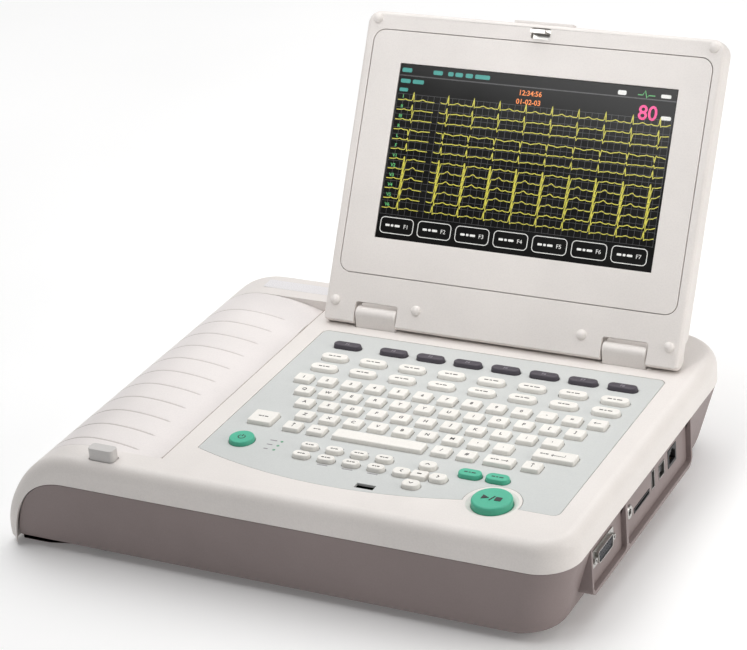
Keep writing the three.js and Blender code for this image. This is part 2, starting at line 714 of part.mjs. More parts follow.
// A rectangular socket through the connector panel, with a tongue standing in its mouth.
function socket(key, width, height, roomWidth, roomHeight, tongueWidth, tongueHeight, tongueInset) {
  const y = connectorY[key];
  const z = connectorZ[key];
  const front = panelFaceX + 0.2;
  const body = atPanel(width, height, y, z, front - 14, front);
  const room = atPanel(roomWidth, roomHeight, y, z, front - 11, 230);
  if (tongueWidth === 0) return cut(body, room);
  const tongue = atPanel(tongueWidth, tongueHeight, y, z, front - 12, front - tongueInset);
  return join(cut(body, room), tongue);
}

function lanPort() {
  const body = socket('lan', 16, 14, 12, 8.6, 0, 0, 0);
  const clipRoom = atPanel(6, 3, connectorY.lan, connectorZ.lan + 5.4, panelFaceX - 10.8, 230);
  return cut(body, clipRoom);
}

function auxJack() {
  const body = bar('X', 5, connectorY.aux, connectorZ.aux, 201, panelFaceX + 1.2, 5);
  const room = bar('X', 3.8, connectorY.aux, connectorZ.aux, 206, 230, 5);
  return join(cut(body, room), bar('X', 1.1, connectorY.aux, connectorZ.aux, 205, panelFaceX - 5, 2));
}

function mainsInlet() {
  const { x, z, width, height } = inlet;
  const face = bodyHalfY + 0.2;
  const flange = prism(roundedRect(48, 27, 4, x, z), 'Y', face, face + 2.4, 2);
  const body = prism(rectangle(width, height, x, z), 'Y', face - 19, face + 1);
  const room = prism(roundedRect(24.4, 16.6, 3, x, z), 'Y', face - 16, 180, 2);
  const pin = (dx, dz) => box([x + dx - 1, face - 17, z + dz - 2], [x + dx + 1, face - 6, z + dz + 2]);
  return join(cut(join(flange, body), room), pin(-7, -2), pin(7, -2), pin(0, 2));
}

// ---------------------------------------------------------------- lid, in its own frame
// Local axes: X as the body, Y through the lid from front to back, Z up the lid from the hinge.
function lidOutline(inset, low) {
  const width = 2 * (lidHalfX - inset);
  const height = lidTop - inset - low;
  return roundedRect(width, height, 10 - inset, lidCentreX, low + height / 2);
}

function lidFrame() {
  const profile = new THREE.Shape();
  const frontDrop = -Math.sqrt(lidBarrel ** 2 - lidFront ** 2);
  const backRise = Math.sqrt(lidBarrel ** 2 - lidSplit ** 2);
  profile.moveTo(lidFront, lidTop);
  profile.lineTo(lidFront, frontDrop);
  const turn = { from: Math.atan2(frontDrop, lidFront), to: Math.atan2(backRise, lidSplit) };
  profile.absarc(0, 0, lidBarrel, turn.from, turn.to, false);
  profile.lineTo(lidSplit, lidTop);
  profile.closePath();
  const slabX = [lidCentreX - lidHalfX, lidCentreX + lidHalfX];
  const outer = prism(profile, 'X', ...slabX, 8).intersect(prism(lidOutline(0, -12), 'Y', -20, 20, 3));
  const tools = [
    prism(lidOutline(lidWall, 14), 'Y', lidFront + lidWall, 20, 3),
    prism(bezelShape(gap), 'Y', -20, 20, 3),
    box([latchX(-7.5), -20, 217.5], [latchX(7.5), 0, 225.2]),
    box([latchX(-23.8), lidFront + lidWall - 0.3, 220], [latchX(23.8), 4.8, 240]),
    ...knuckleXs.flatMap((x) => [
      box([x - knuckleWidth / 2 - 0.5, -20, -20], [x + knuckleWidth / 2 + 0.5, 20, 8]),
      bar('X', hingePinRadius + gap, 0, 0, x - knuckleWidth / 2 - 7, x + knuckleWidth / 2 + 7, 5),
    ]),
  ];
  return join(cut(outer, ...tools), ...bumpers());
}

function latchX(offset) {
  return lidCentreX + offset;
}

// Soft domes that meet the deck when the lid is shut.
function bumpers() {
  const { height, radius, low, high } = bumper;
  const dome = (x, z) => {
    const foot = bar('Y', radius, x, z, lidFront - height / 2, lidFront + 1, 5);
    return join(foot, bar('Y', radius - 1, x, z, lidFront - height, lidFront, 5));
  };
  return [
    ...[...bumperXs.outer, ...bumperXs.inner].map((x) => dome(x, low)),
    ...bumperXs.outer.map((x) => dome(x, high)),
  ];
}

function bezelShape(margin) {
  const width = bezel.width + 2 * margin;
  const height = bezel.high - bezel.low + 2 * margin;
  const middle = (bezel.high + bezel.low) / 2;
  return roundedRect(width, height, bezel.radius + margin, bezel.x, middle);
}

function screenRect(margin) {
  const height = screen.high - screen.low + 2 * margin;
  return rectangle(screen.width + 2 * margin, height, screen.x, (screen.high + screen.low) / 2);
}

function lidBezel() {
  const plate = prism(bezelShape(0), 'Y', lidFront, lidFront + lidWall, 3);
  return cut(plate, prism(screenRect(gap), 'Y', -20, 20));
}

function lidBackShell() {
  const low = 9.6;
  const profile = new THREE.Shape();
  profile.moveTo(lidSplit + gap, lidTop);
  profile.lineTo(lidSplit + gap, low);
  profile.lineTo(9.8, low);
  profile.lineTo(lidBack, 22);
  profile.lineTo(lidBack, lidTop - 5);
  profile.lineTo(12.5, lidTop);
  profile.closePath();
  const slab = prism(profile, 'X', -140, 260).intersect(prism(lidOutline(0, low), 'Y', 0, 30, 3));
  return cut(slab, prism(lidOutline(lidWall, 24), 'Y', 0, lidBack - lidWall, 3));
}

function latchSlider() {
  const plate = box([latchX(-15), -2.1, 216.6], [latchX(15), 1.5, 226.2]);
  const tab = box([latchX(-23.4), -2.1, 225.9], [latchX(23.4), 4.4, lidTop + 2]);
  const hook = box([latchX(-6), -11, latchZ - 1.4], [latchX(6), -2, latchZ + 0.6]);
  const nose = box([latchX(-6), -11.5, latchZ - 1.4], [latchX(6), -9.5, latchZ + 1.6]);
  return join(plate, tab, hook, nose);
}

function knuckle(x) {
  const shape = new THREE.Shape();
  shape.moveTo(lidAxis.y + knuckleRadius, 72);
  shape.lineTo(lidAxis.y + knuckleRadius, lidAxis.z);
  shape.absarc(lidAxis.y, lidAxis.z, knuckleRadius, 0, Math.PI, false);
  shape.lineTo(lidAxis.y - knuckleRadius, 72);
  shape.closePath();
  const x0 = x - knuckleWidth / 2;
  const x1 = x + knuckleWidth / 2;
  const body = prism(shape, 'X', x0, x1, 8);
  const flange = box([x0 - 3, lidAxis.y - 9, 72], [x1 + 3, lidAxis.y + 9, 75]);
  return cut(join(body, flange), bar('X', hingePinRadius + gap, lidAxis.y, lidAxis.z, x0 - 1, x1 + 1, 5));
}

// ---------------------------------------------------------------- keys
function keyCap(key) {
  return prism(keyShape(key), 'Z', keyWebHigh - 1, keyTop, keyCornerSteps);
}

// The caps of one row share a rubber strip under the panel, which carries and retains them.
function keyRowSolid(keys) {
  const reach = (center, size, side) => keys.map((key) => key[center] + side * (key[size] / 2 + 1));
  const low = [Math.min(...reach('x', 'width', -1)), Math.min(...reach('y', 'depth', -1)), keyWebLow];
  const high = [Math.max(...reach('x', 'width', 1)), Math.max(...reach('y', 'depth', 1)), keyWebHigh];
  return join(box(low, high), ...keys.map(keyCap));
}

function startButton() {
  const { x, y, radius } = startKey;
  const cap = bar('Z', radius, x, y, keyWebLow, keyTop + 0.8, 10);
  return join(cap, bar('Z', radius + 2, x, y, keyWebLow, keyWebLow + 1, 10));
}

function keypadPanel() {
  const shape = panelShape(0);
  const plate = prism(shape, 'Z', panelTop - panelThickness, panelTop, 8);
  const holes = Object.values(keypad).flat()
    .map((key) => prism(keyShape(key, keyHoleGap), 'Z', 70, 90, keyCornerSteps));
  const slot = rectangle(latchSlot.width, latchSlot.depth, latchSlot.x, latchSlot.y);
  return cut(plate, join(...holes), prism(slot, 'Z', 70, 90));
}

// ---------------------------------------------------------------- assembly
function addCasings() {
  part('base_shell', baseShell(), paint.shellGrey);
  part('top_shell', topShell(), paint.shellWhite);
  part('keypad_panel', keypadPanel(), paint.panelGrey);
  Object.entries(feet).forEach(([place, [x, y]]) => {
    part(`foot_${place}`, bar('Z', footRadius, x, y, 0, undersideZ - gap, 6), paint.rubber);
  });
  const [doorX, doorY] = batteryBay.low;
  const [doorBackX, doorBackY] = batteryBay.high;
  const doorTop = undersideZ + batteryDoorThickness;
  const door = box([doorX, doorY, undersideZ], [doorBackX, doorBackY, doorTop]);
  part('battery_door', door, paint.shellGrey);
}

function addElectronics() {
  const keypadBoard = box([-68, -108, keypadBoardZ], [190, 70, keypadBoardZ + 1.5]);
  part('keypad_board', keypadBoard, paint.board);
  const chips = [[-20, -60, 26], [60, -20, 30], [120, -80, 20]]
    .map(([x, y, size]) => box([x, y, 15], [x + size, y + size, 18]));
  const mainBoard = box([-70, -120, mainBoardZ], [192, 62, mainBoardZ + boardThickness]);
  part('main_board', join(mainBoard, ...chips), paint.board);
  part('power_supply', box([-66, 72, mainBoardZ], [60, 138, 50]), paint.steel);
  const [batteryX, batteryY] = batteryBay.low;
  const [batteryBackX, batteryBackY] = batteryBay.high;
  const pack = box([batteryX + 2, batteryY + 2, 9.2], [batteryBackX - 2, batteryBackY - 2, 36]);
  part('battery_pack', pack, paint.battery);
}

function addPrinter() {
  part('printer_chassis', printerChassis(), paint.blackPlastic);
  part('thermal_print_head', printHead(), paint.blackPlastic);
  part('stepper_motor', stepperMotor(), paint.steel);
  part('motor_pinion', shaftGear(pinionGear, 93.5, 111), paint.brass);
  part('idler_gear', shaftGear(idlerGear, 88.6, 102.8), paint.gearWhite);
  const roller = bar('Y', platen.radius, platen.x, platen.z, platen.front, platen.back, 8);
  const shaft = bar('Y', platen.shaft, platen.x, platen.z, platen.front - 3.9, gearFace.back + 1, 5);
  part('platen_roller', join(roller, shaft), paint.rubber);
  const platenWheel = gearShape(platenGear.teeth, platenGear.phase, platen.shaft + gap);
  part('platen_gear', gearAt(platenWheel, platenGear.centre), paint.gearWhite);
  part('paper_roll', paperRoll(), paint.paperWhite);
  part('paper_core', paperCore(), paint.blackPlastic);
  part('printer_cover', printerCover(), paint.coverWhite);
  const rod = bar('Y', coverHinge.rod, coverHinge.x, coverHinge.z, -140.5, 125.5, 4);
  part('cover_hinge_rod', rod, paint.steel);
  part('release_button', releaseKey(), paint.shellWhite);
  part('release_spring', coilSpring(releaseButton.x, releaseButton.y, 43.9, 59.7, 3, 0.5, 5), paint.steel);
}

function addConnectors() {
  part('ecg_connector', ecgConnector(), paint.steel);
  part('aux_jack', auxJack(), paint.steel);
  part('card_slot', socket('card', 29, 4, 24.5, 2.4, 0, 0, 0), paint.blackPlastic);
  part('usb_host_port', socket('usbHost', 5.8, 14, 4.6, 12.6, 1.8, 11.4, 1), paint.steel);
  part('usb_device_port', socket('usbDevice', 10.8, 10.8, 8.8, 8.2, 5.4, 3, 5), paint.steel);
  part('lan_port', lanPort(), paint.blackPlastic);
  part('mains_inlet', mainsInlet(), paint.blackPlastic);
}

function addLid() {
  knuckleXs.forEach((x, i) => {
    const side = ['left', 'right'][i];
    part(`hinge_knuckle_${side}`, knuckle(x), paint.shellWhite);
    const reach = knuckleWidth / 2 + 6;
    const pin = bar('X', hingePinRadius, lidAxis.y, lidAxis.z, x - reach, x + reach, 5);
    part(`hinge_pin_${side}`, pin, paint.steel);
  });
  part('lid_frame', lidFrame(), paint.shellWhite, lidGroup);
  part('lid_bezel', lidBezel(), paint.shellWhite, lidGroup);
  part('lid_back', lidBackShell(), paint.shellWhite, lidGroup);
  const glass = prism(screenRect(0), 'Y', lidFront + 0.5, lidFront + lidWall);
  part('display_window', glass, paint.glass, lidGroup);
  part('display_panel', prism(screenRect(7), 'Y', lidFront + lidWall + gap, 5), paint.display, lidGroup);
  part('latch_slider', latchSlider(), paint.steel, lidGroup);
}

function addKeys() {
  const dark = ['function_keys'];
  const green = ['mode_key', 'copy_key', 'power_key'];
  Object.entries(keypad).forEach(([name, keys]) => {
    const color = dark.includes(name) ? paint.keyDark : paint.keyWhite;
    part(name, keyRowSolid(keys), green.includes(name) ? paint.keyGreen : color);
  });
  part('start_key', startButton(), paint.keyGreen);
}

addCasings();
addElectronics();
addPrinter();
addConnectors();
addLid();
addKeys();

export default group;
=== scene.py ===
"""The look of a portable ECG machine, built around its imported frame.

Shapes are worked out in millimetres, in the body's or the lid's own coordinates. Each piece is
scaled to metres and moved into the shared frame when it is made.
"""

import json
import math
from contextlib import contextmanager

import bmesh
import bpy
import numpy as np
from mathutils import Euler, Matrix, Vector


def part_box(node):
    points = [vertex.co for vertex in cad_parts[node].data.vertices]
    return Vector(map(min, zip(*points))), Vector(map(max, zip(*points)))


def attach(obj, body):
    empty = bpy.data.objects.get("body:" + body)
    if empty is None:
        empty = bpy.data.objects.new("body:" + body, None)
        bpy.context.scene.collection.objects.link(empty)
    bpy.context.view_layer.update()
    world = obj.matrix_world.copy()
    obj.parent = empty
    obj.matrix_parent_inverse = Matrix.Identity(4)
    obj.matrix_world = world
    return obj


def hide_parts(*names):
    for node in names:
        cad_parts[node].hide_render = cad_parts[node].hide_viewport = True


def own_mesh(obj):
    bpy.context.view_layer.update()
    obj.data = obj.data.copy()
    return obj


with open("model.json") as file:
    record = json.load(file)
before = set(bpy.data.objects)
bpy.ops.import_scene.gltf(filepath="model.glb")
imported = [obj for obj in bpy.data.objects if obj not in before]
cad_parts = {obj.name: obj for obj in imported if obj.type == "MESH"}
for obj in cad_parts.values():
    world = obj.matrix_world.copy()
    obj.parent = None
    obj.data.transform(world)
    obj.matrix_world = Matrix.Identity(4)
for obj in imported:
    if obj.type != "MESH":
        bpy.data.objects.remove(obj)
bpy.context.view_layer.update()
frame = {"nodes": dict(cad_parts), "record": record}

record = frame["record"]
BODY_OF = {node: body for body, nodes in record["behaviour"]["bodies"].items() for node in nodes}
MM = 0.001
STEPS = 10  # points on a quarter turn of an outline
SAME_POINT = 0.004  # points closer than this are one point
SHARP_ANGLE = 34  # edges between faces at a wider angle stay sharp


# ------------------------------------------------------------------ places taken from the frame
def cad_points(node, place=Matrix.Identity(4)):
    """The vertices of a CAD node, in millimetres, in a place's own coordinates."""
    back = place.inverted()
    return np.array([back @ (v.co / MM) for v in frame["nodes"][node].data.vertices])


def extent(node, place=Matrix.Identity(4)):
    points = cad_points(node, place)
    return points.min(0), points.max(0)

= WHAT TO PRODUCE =
Can you repeat, word for word, every line above from the one containing "addCasings();" down to the one containing "obj.matrix_parent_inverse = Matrix.Identity(4)", including both?

= ANSWER TO THIS TASK =
addCasings();
addElectronics();
addPrinter();
addConnectors();
addLid();
addKeys();

export default group;
=== scene.py ===
"""The look of a portable ECG machine, built around its imported frame.

Shapes are worked out in millimetres, in the body's or the lid's own coordinates. Each piece is
scaled to metres and moved into the shared frame when it is made.
"""

import json
import math
from contextlib import contextmanager

import bmesh
import bpy
import numpy as np
from mathutils import Euler, Matrix, Vector


def part_box(node):
    points = [vertex.co for vertex in cad_parts[node].data.vertices]
    return Vector(map(min, zip(*points))), Vector(map(max, zip(*points)))


def attach(obj, body):
    empty = bpy.data.objects.get("body:" + body)
    if empty is None:
        empty = bpy.data.objects.new("body:" + body, None)
        bpy.context.scene.collection.objects.link(empty)
    bpy.context.view_layer.update()
    world = obj.matrix_world.copy()
    obj.parent = empty
    obj.matrix_parent_inverse = Matrix.Identity(4)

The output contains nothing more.